In public appearances, the senator says that he’s not interested in politicking right now, that there will be time for it in 2012 “” his re-election year. Yet in the video, Brown tells Koch he’s politicking right now.

– Brad Johnson, in a Wonk Room cross-post.

8 Responses to Video: Scott Brown begs David Koch for money

  1. Pythagoras says:

    I cannot understand how the MIT corporation can accept funds from Koch when they are patently in opposition to the principles of science based policy making.

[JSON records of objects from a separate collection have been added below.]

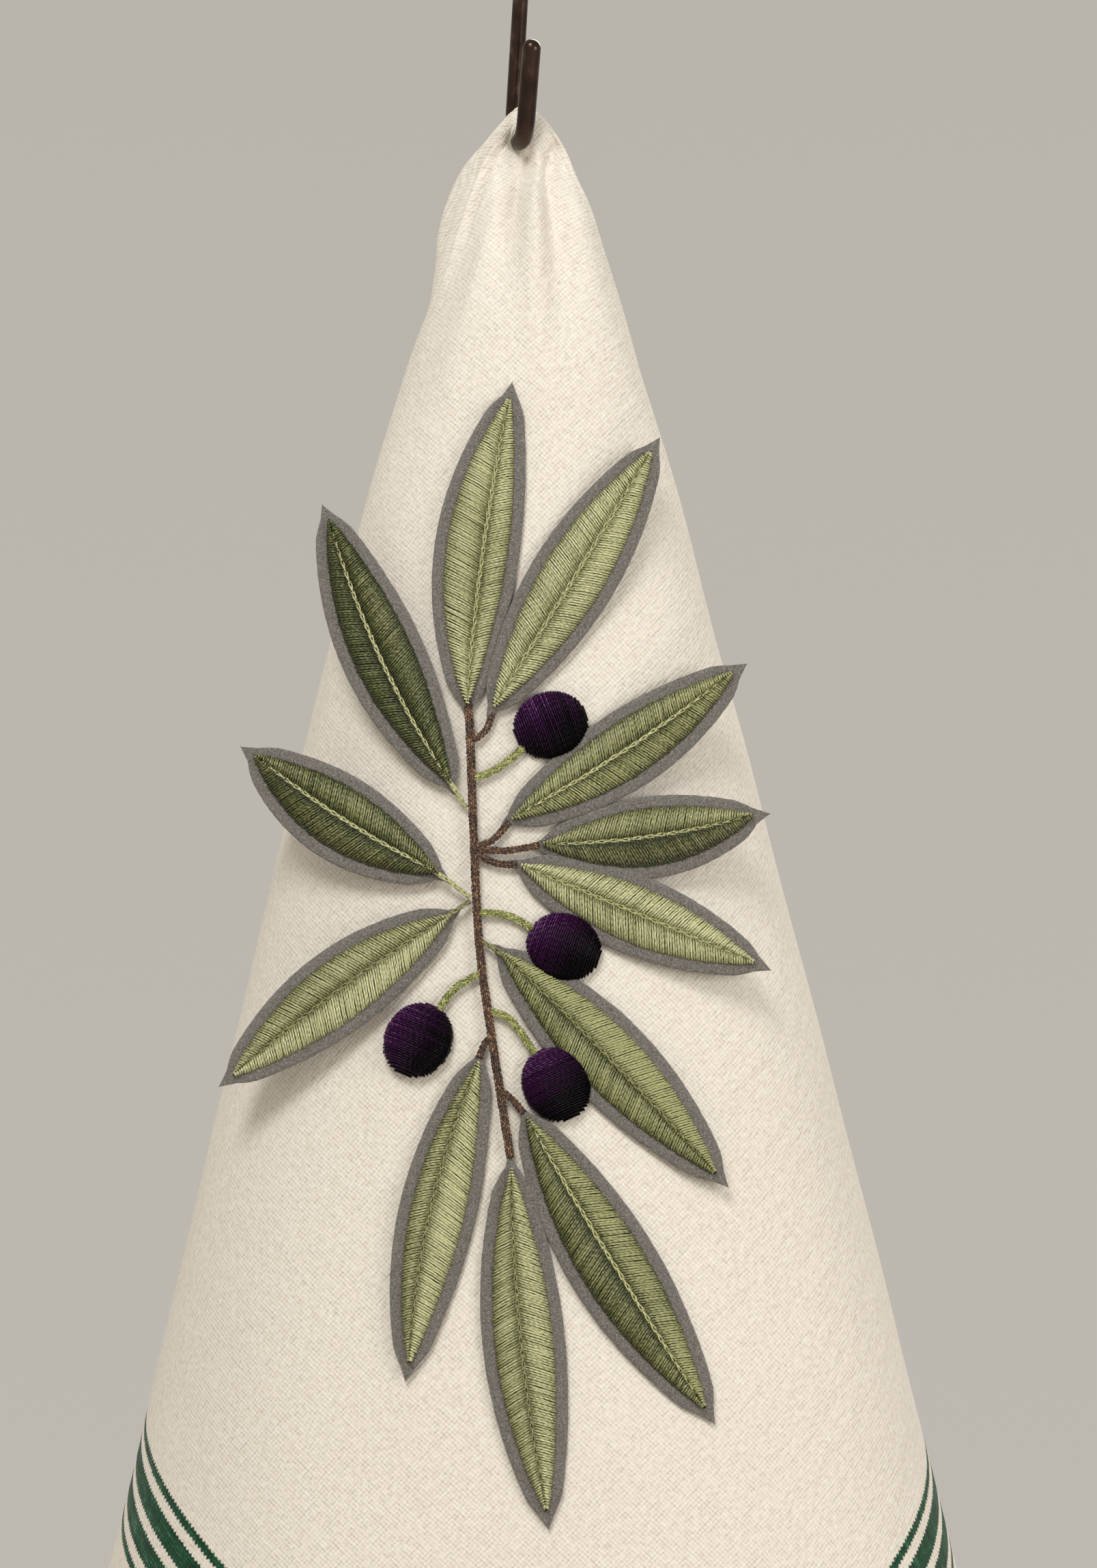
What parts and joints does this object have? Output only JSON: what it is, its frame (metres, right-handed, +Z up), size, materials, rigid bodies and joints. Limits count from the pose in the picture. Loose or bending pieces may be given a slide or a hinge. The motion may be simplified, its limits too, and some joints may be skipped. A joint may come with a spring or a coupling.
{
  "type": "kitchen towel on a hook",
  "caption": "Cream cotton kitchen towel with green woven border stripes and an embroidered felt olive branch, hung by a gathered point from a dark wire S-hook.",
  "frame": {"origin": "the rail seat: inside top of the hook's upper bend", "axes": "+Z up, the decorated face looks along -Y, +X to the viewer's right"},
  "size_m": [0.252, 0.2044, 0.6578],
  "materials": {
    "hook_metal": "dark bronze plating, satin, worn where it rubs",
    "towel_cotton": "cream cotton, fine diagonal weave, dark green woven stripes near the edge",
    "felt_grey": "die-cut wool felt, mottled grey",
    "thread_sage": "satin stitch, glossy sage thread",
    "thread_dark_green": "satin stitch, glossy olive green thread",
    "thread_midrib": "rope-like line of light sage stitching",
    "thread_stalk": "chain stitch, yellow-green thread",
    "thread_purple": "padded satin stitch, deep purple thread",
    "thread_brown": "chain stitch, dark brown thread"
  },
  "bodies": {
    "hook": {"s_hook": "hook_metal"},
    "towel": {"leaf_backing_01": "felt_grey", "leaf_backing_02": "felt_grey", "leaf_backing_03": "felt_grey", "leaf_backing_04": "felt_grey", "leaf_backing_05": "felt_grey", "leaf_backing_06": "felt_grey", "leaf_backing_07": "felt_grey", "leaf_backing_08": "felt_grey", "leaf_backing_09": "felt_grey", "leaf_backing_10": "felt_grey", "leaf_backing_11": "felt_grey", "leaf_backing_12": "felt_grey", "leaf_midrib_01": "thread_midrib", "leaf_midrib_02": "thread_midrib", "leaf_midrib_03": "thread_midrib", "leaf_midrib_04": "thread_midrib", "leaf_midrib_05": "thread_midrib", "leaf_midrib_06": "thread_midrib", "leaf_midrib_07": "thread_midrib", "leaf_midrib_08": "thread_midrib", "leaf_midrib_09": "thread_midrib", "leaf_midrib_10": "thread_midrib", "leaf_midrib_11": "thread_midrib", "leaf_midrib_12": "thread_midrib", "leaf_satin_01": "thread_sage", "leaf_satin_02": "thread_sage", "leaf_satin_03": "thread_dark_green", "leaf_satin_04": "thread_dark_green", "leaf_satin_05": "thread_sage", "leaf_satin_06": "thread_dark_green", "leaf_satin_07": "thread_sage", "leaf_satin_08": "thread_sage", "leaf_satin_09": "thread_dark_green", "leaf_satin_10": "thread_sage", "leaf_satin_11": "thread_sage", "leaf_satin_12": "thread_dark_green", "main_stem": "thread_brown", "olive_01": "thread_purple", "olive_02": "thread_purple", "olive_03": "thread_purple", "olive_04": "thread_purple", "olive_stalk_01": "thread_stalk", "olive_stalk_02": "thread_stalk", "olive_stalk_03": "thread_stalk", "olive_stalk_04": "thread_stalk", "towel_cloth": "towel_cotton", "twig_leaf_02": "thread_brown", "twig_leaf_06": "thread_brown", "twig_leaf_07": "thread_brown", "twig_leaf_08": "thread_brown", "twig_leaf_10": "thread_brown", "twig_leaf_12": "thread_brown"}
  },
  "joints": [
    {"name": "towel_swing", "type": "hinge", "parent": "hook", "child": "towel", "pos_m": [0, 0, -0.093], "axis": [-0.225, 0.9744, 0], "range_deg": [-20, 20]}
  ]
}
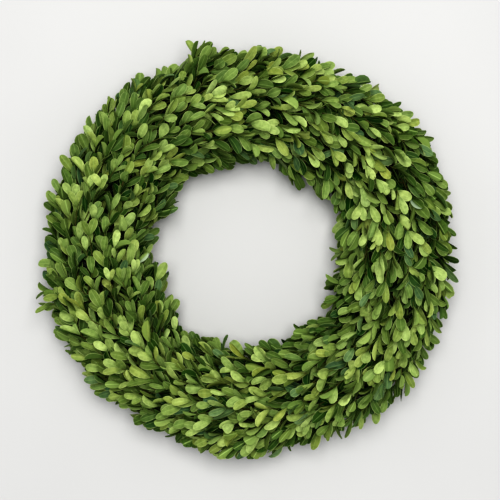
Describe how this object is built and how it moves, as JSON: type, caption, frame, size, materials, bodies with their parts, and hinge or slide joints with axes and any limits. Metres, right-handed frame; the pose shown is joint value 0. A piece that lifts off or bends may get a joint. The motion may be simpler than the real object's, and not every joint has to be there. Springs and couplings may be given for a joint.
{
  "type": "boxwood wreath",
  "caption": "Round boxwood wreath: bunches of leafy sprigs laid one over the next, clockwise, and wired to a ring frame. It lies on its back or hangs from a hook.",
  "frame": {"origin": "on the surface that the wreath lies on, at the centre of its ring", "axes": "+Z out of the wreath's face, +Y to its top when it hangs, +X to its right seen from the front"},
  "size_m": [0.4053, 0.4055, 0.0842],
  "materials": {
    "boxwood_leaf": "waxy satin leaf, paler and matte underneath",
    "boxwood_stem": "thin matte bark",
    "frame_wire": "dark green lacquered steel wire",
    "tie_wire": "green enamelled florist's wire"
  },
  "bodies": {
    "root": {"wire_frame": "frame_wire", "tie_wire": "tie_wire", "leaves_01": "boxwood_leaf", "stems_01": "boxwood_stem", "leaves_02": "boxwood_leaf", "stems_02": "boxwood_stem", "leaves_03": "boxwood_leaf", "stems_03": "boxwood_stem", "leaves_04": "boxwood_leaf", "stems_04": "boxwood_stem", "leaves_05": "boxwood_leaf", "stems_05": "boxwood_stem", "leaves_06": "boxwood_leaf", "stems_06": "boxwood_stem", "leaves_07": "boxwood_leaf", "stems_07": "boxwood_stem", "leaves_08": "boxwood_leaf", "stems_08": "boxwood_stem", "leaves_09": "boxwood_leaf", "stems_09": "boxwood_stem", "leaves_10": "boxwood_leaf", "stems_10": "boxwood_stem", "leaves_11": "boxwood_leaf", "stems_11": "boxwood_stem", "leaves_12": "boxwood_leaf", "stems_12": "boxwood_stem", "leaves_13": "boxwood_leaf", "stems_13": "boxwood_stem", "leaves_14": "boxwood_leaf", "stems_14": "boxwood_stem", "leaves_15": "boxwood_leaf", "stems_15": "boxwood_stem", "leaves_16": "boxwood_leaf", "stems_16": "boxwood_stem", "leaves_17": "boxwood_leaf", "stems_17": "boxwood_stem", "leaves_18": "boxwood_leaf", "stems_18": "boxwood_stem"}
  },
  "joints": []
}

    I am for starting a campaign of MIT alums who’d protest Koch’s Lysenkoism.

  2. caerbannog says:

    Anyone on the ball knows full well that the donation to MIT was almost certainly an “appreciated stock” donation which generates an incredible tax writeoff. I wouldn’t be surprised if the donation, after figuring in the tax benefits, didn’t cost the David Koch a penny. Koch’s tax-advantaged donation amounted to nothing more than indirect federal funding for MIT — except that Koch, not the federal government, gets to take the credit for it.

  3. Mike Roddy says:

    If Harry Truman or even Dwight Eisenhower were alive today, he would vomit. The notion of a United States Senator groveling for money from a serial criminal like David Koch (fraud, negligence, and theft) is absolutely sickening.

  4. Prokaryotes says:

    David Koch for President!


  5. Chris F. says:

    The science that hopes to find whiz-bang cures for cancer is the EXACT SAME science that uncovers the deleterious health effects of our lifestyle and chemical exposure. Everyone loves the science of iPhones and cancer drugs, but the science of unintended consequences, of living in an environment drastically different from that of our evolution, is a pariah. David Koch and his toadies, who makes billions pouring externalities down our throats, just want this “junk science” to go away.

    I wish the average American understood that this approach to science policy GUARANTEES that they, and future generations, must work harder just to stay in place (but not really). That is, someone will have to sweep more floors, lay more bricks, …whatever, to feed this inefficient cycle of creating/exacerbating problems, then working really hard to solve them.

    It’s like allowing a herd of wildebeest to run through your living room every morning. Every afternoon, you hire a nice man to repair the damage. He gives you a discount, so you’re happy. He offers to fix the door too, to keep the marauding animals out for good. But that sounds like some Pinko-Commie plot to deny your freedom. At least, that’s what the man on AM radio said. So the cycle continues…

  6. Solar Jim says:

    Perhaps all students at MIT can appreciate President Hockthefield whoring herself and the institution to the Kochtapus since that is the way business is done under a Military Industrial Theocracy (MIT).

    The medical efficacy of fighting cancer and other diseases from environmental contaminants should be one or two orders of magnitude lower than eliminating contaminants themselves. As has been abundantly reported, one of the greatest policy contaminants (and environmental contaminators) is the Koch agenda.

    MIT has made a scandalous error that perhaps students or alumni might overcome before their degree reputation falls from pursuing, shall we say, corruptibility instead of true sustainability.

  7. denim says:

    Are we to presume Koch’s largesse for cancer research is adequate penance for his pollution to the environment?

  8. Mulga Mumblebrain says:

    It reminds me of Tiberius remarking that the Roman Senate, groveling before him, were ‘Men fit to be slaves’. What a pity Koch does not appear likely to retire to his Capri any time soon.